WHAT IS ASKED:
Print the listing below from its opening line through the line holding "its welded edges.", both ends included.

COLLECTED MATERIAL:
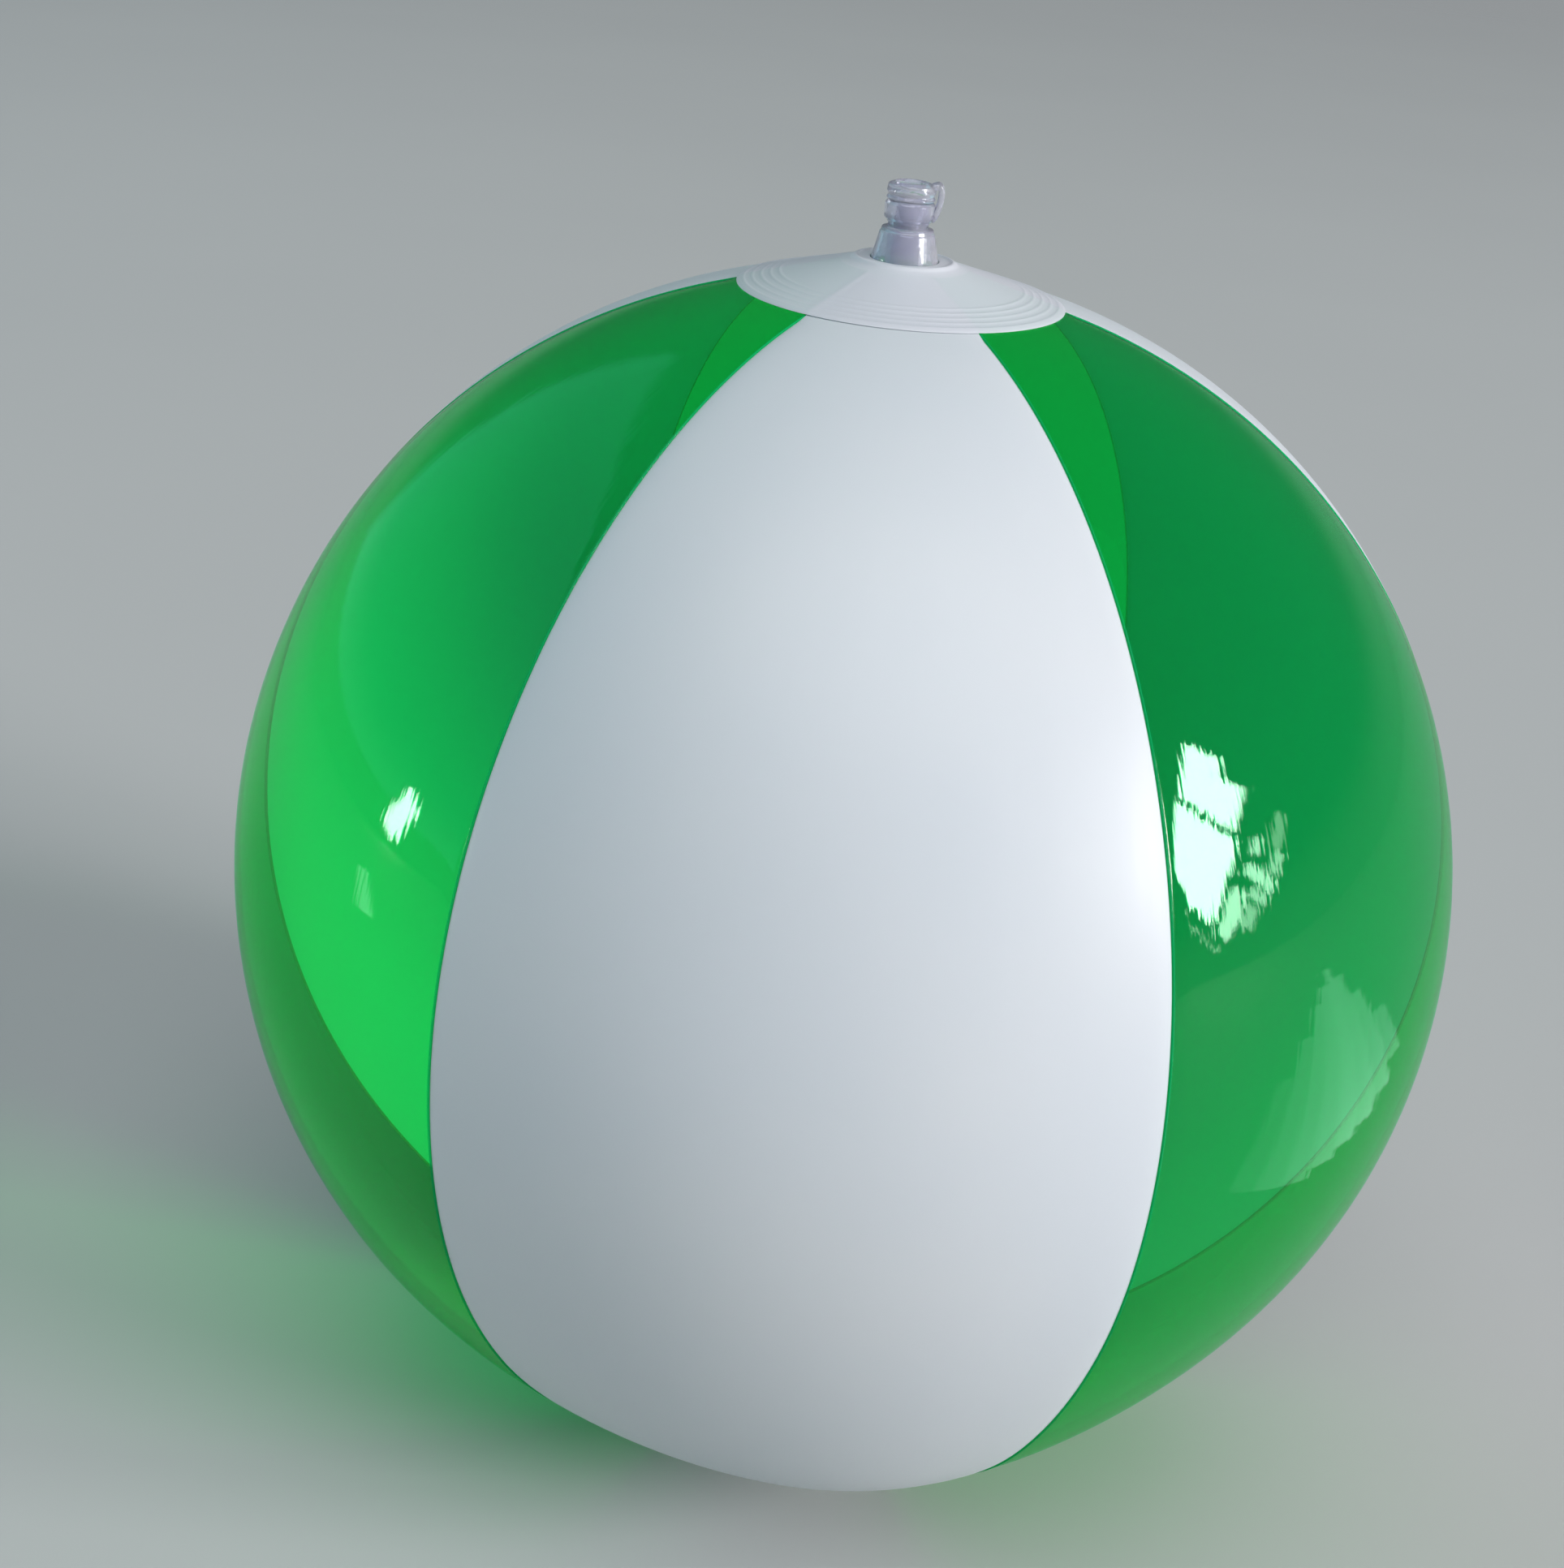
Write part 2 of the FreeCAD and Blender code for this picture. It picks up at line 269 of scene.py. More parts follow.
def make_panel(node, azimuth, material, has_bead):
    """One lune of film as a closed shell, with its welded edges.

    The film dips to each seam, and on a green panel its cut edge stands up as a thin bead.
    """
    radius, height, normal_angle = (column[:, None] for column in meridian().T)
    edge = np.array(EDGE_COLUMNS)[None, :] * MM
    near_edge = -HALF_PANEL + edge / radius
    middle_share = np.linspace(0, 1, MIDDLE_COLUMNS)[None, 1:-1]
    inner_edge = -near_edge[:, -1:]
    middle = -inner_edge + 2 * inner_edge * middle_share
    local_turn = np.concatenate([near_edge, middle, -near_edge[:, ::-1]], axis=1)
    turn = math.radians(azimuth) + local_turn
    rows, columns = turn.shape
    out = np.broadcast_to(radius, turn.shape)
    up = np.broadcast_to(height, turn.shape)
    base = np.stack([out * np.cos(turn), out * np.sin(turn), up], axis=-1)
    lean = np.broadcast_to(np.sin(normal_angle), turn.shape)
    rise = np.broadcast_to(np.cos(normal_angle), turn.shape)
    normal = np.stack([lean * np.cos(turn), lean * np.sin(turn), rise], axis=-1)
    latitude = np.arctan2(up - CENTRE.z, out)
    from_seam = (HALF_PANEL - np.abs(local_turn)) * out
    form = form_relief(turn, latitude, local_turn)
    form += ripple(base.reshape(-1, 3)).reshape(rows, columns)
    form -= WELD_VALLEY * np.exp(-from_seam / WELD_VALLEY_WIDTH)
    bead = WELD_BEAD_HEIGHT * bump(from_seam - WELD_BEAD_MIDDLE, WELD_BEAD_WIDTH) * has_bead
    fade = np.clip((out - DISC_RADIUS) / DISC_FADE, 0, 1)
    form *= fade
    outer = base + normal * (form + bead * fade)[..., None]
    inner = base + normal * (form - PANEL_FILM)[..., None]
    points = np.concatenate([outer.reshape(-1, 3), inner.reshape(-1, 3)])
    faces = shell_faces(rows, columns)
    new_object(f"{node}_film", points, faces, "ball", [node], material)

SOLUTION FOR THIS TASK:
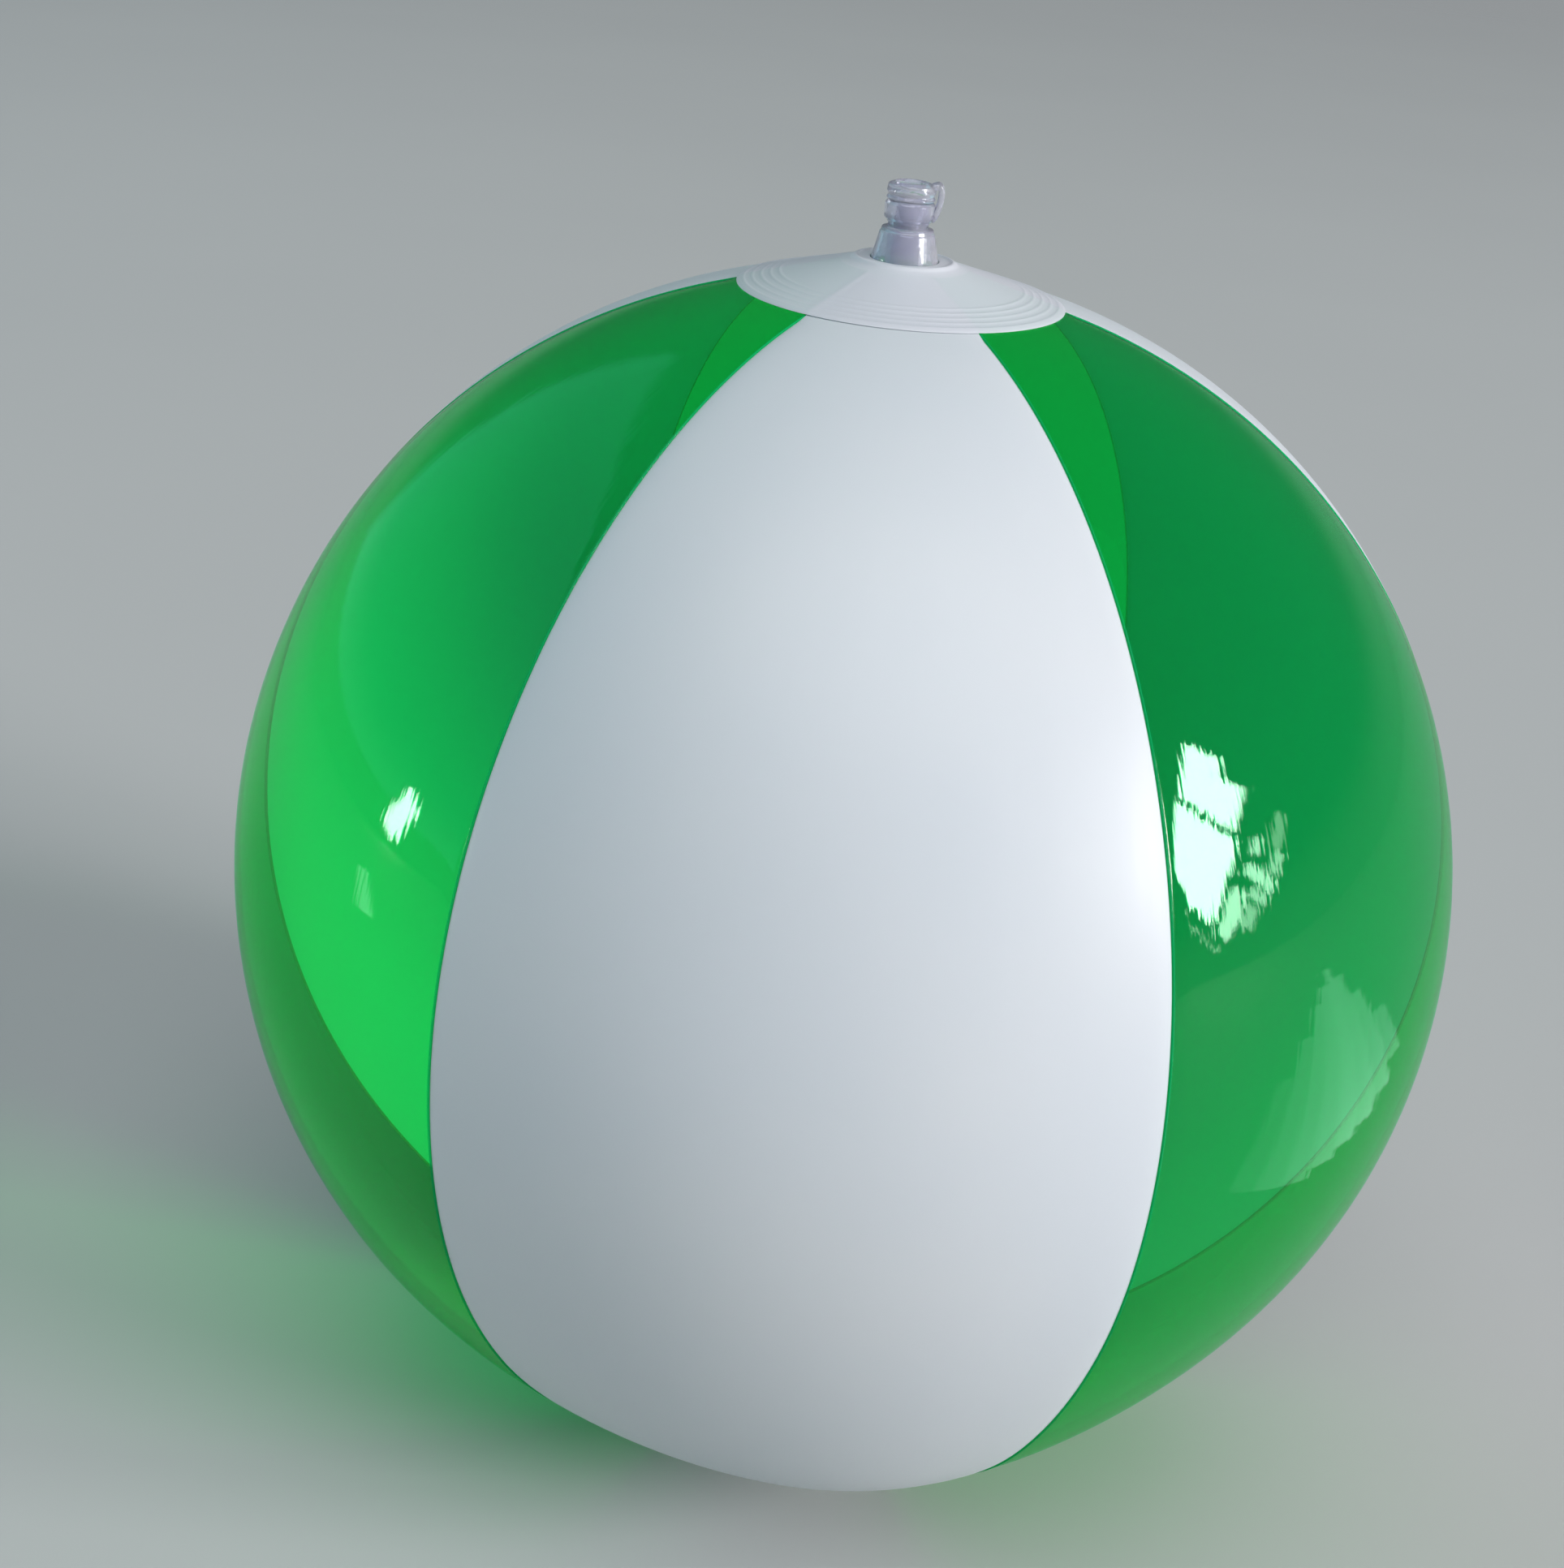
Write part 2 of the FreeCAD and Blender code for this picture. It picks up at line 269 of scene.py. More parts follow.
def make_panel(node, azimuth, material, has_bead):
    """One lune of film as a closed shell, with its welded edges.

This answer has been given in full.